> [SUPPLIED DATA]

____________________

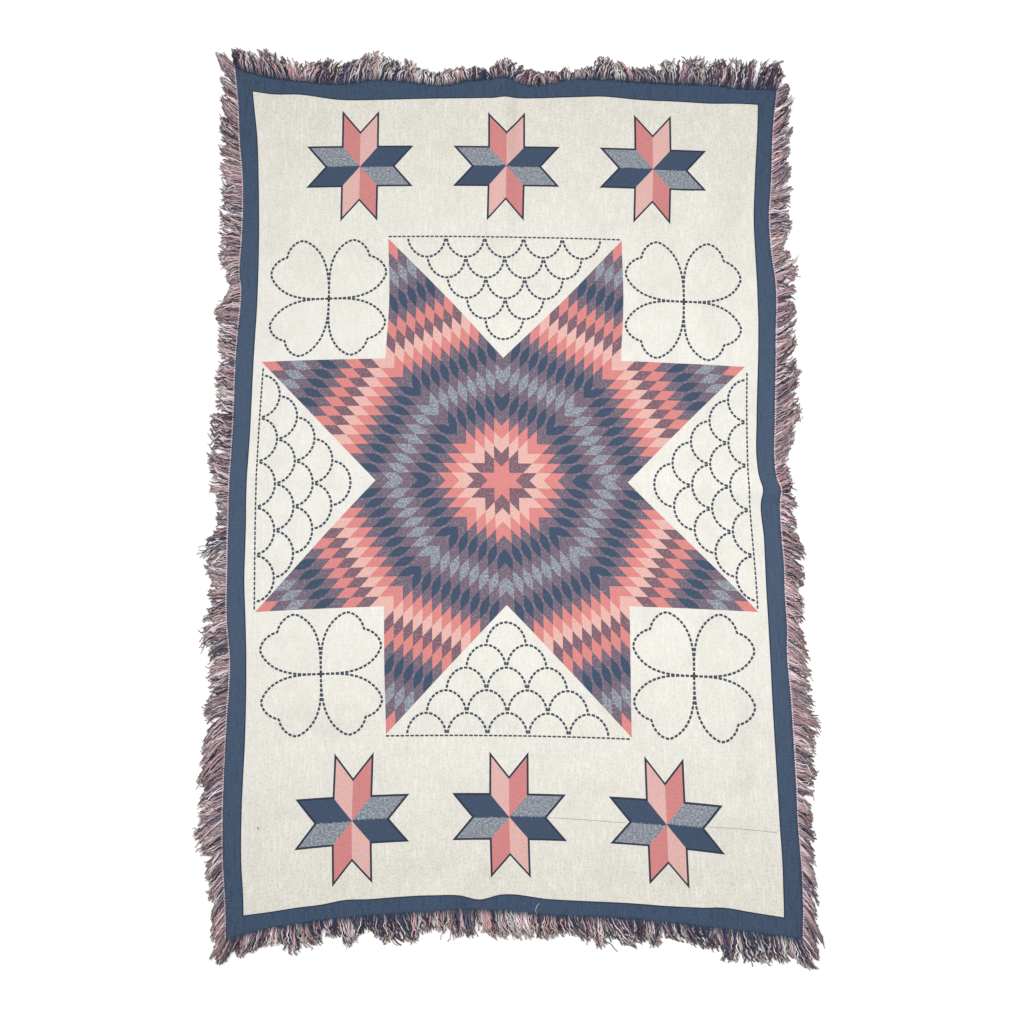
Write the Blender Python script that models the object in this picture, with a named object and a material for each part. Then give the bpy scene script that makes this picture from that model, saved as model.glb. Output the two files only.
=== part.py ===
"""Woven cotton throw with a fringe on all four sides, laid out flat.

Run with: blender --background --python part.py
Metres, +Z up. +X runs across the throw and +Y along it. The origin is in the middle of the whole
throw's footprint, on the surface that it lies on. The cloth is uneven, as it lies in use: its
sides bow and wave, and a few old fold lines stand a little off the surface.
"""

from collections import namedtuple

import bmesh
import bpy
import numpy as np

# The cloth as it was woven
CLOTH_WIDTH = 1.09
CLOTH_LENGTH = 1.69
CLOTH_THICKNESS = 0.0025
BORDER_WIDTH = 0.035

# How the cloth lies: a wave in its edge has died away this far in from the edge
WAVE_DEPTH = 0.30

# The strip that holds the roots of a fringe, and the gap that parts touching pieces
STRIP_WIDTH = 0.006
GAP = 0.0003

# Fringe locks: their spacing, and the share of it that a root fills
LOCK_PITCH = 0.025
ROOT_SHARE = 0.72
TUFT_OF_LOCKS = 3
TUFT_PULL = 0.24
STRAY_PULL = 0.07
REACH_SPREAD = 0.12
SEED = 11

# A lock's sections from root to tip: how far out as a share of its reach, its width as a share of
# the root, and its height above its underside
LockStep = namedtuple("LockStep", "out width height")
LOCK_STEPS = (
    LockStep(out=0.36, width=0.92, height=0.0042),
    LockStep(out=0.74, width=0.66, height=0.0036),
    LockStep(out=1.00, width=0.26, height=0.0016),
)

# The sides as they lie, measured from the middle of the cloth. One row for each place where a
# side changes: how far along the side it is, where the cloth's edge lies there, how far the
# fringe reaches past the edge, and how far its tips lean along the side as a share of that reach.
Section = namedtuple("Section", "along edge reach lean")
LEFT = (
    Section(-0.877, -0.532, 0.028, -0.45),
    Section(-0.801, -0.535, 0.036, -0.20),
    Section(-0.726, -0.541, 0.046, -0.05),
    Section(-0.640, -0.543, 0.051, 0.00),
    Section(-0.487, -0.540, 0.040, -0.10),
    Section(-0.344, -0.535, 0.050, 0.05),
    Section(-0.188, -0.544, 0.043, 0.00),
    Section(-0.125, -0.544, 0.051, -0.15),
    Section(-0.079, -0.544, 0.026, 0.00),
    Section(-0.030, -0.544, 0.034, 0.10),
    Section(0.107, -0.539, 0.047, 0.00),
    Section(0.291, -0.534, 0.040, 0.00),
    Section(0.354, -0.529, 0.048, 0.05),
    Section(0.395, -0.528, 0.030, 0.00),
    Section(0.488, -0.529, 0.046, -0.05),
    Section(0.620, -0.529, 0.042, 0.00),
    Section(0.703, -0.537, 0.039, 0.10),
    Section(0.787, -0.542, 0.031, 0.30),
    Section(0.859, -0.550, 0.031, 0.55),
)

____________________

Return nothing but the lines from the first line of the listing through the line with "laid out flat.", please, keeping every one of them unchanged.

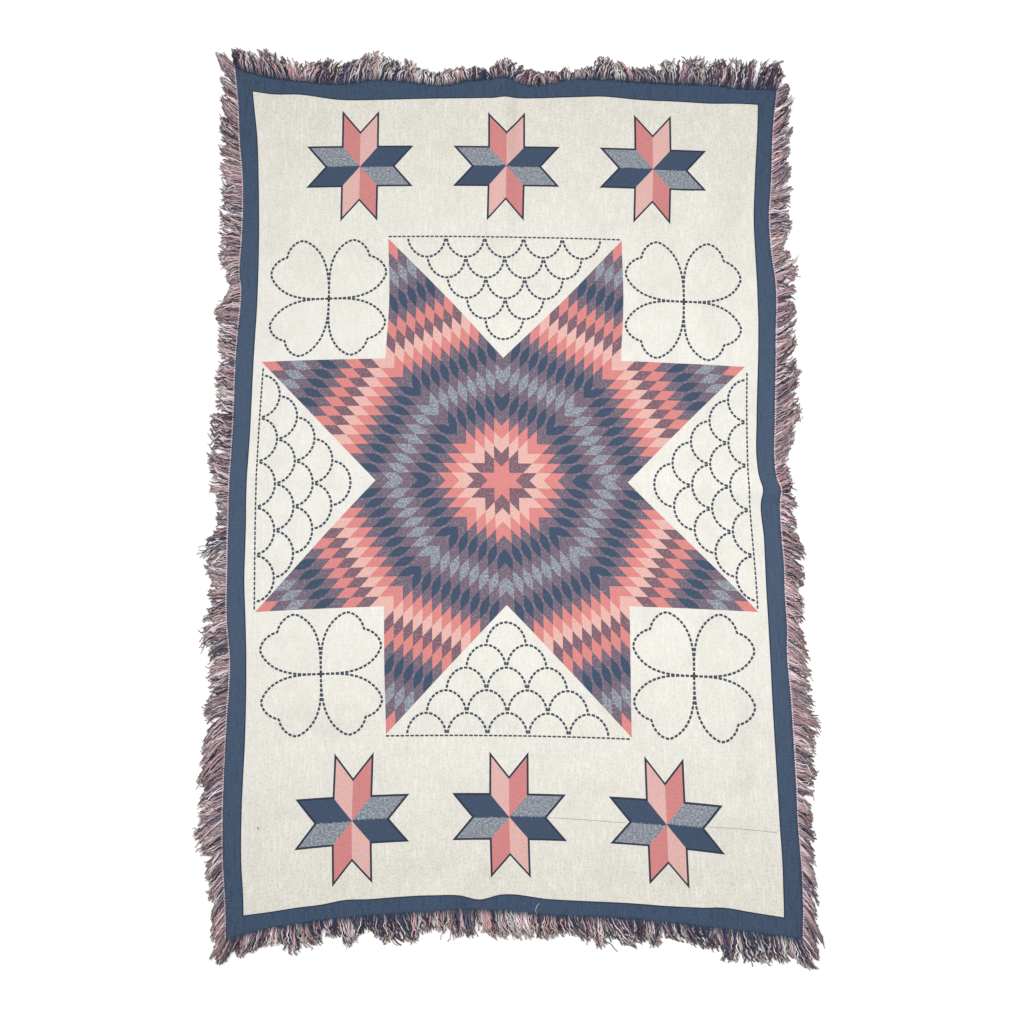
Write the Blender Python script that models the object in this picture, with a named object and a material for each part. Then give the bpy scene script that makes this picture from that model, saved as model.glb. Output the two files only.
=== part.py ===
"""Woven cotton throw with a fringe on all four sides, laid out flat.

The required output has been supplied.